What Is Agile Story Writing?

 

Photo @josefandiaz

 

How To Create Story Maps And Write User Stories With Confidence

By Lenka Davis

Are you a nontechnical entrepreneur that is building a technical product? Or are you someone who has heard about Agile story writing and wants to know more about what they are? Have you been asked to help write User Stories?

There are many reasons a product owner hesitates to build a Story Map and write User Stories. They may have already provided the information or descriptions of what they want. The difficulty of putting the whole story into the Story Map and User Story format may compel them to have another team member complete this task.

There are a lot of different ways of writing stories and creating maps, it all depends on what you are trying to build. Also, a pair of team members can write user stories successfully. This works well if one of them knows the product and the marketplace, and the other has experience writing stories. There is no wrong way to write these, it’s more important to get started.

Topics

  • What is Story Writing?

  • Story Map

  • User Story

Maybe you are a human resources expert building an AI tool that helps people stay healthy, or a teacher creating a reading tool that helps kids with learning differences learn to read. There are many nontechnical professionals, such as lawyers, doctors and creatives, in the business world building technology solutions because they have found areas where they can solve a problem or help their users or clients. No matter what your expertise is, in almost all cases you will have to explain your solution to a technical team. These discussions will inevitably lead to Story Writing which includes creating a Story Map and writing User Stories.

What is Story Writing?

Basically, story writing is the written and visual (via a map) documentation of what the product will do, broken out into smaller tasks, explained in a story format. Story writing includes these three parts:

  1. A Story Map

  2. Epics or Epic Stories

  3. User Stories

The Story Map is a big picture of the service or product and the User stories are just the beginning of a conversation with the team building the product.

Detailed definitions of the parts are listed below and you can use only those that apply to your product or service.

Some concerns product owners or development teams have about writing stories is that they are still trying to figure out how everything will work together. This could be any part of the product including what the user interface or user experience (UI/UX) will look like, the technology used or what a user will have control over or not, the list is endless.

For example, if you are really clear on the overall workflow of your product, but not sure how each team or user will be using the final application then start with the part you know.
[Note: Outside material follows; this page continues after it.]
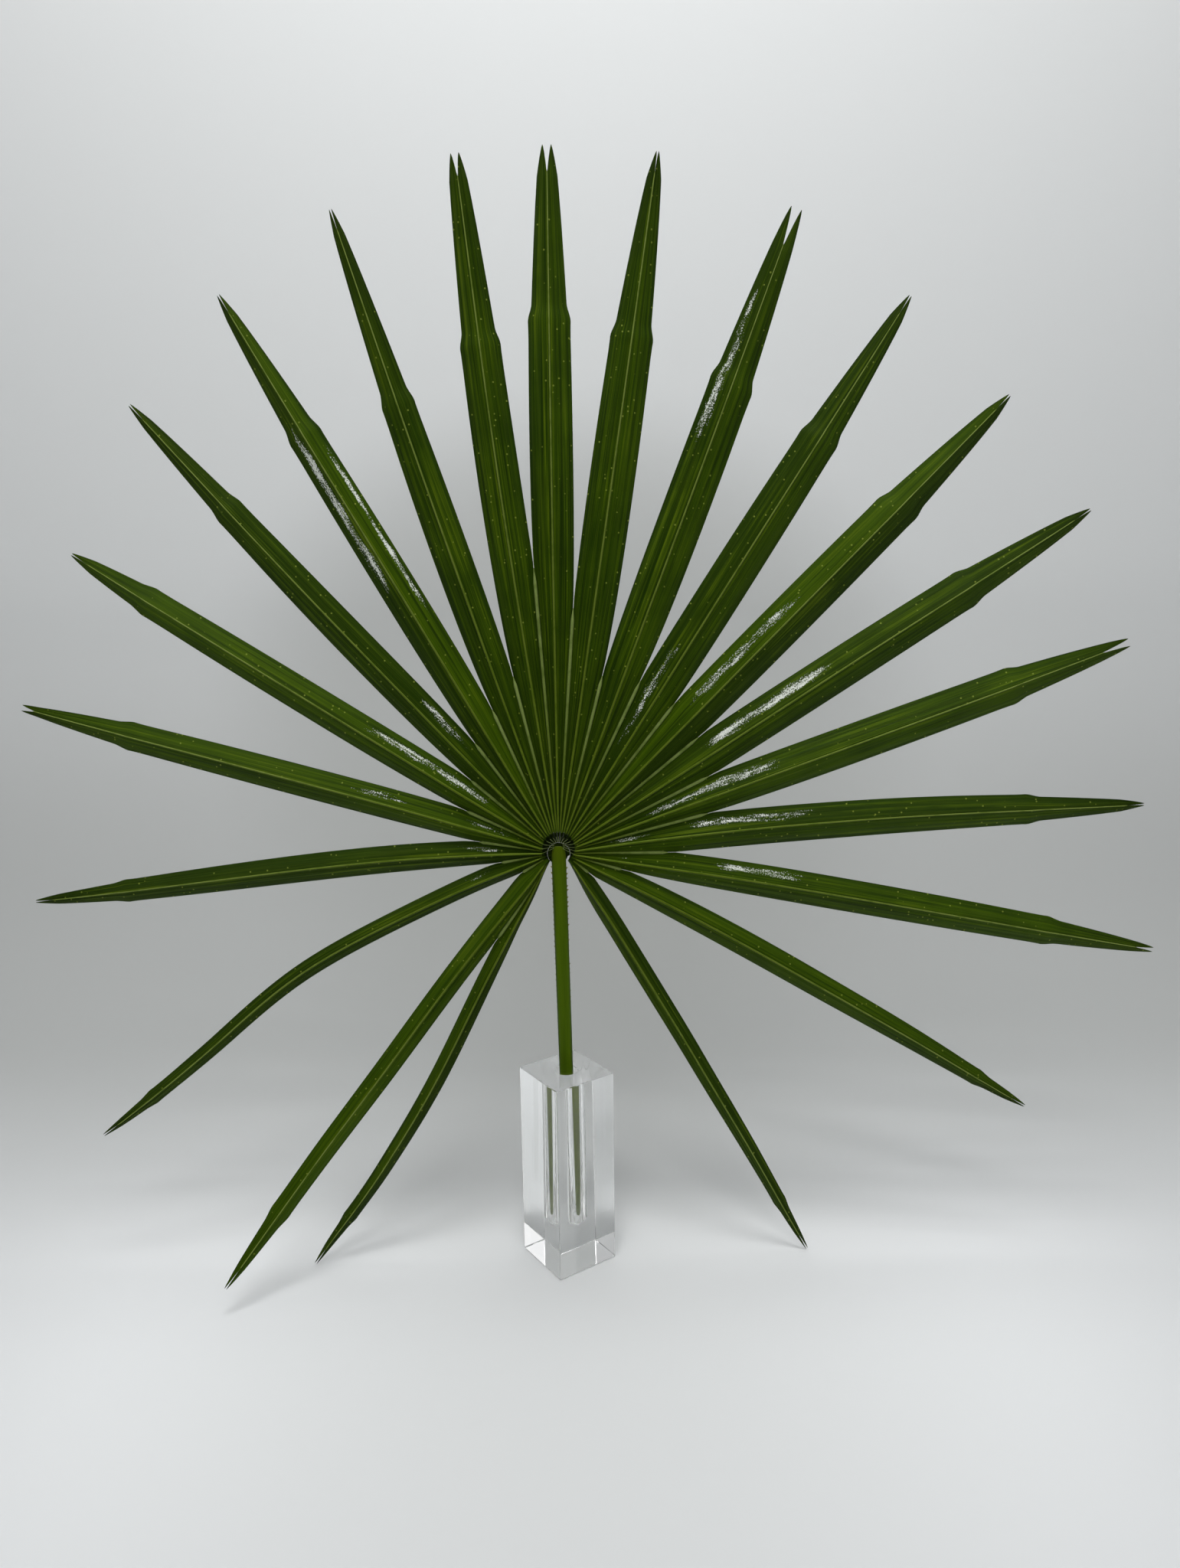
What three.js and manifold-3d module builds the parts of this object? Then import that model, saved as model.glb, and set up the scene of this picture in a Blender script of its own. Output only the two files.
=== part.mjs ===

Building a story map and writing user stories can take a long or a short time depending on what phase of your business you are in. Some projects take three to four months with four hours of meetings each week with a small team. Some take a couple of weeks to write up the stories for an MVP (minimum viable product).

A small team is the best option to work on this because it keeps the conversations manageable. It consists of five people or less and includes at least the product owner to describe what they want built, a member or two of the software development team to help guide the technical conversation, and a project manager to help keep the project on track.

Story Map

As you would write an outline for a written article or book the story map acts the same guide.

A Story Map has these features:

A grid-like representation of epic(s)s and stories in sequence order based on their business value and the order the Agile team decides to release the features

  • Usually on a white board or paper with different colored stickies

  • Ordered from left to right in the order of the steps or process needed

  • Viewed from top to bottom in the order of the initial to more detailed features

Building a user story map helps us focus on the big picture – the product as a whole instead of getting myopically focused on an individual story.
— Jeff Patton
 

Above is a story map example from a popular post.

 

Think of the story map parts as the human body, where a backbone, the body and ability to do activities are all part of the body.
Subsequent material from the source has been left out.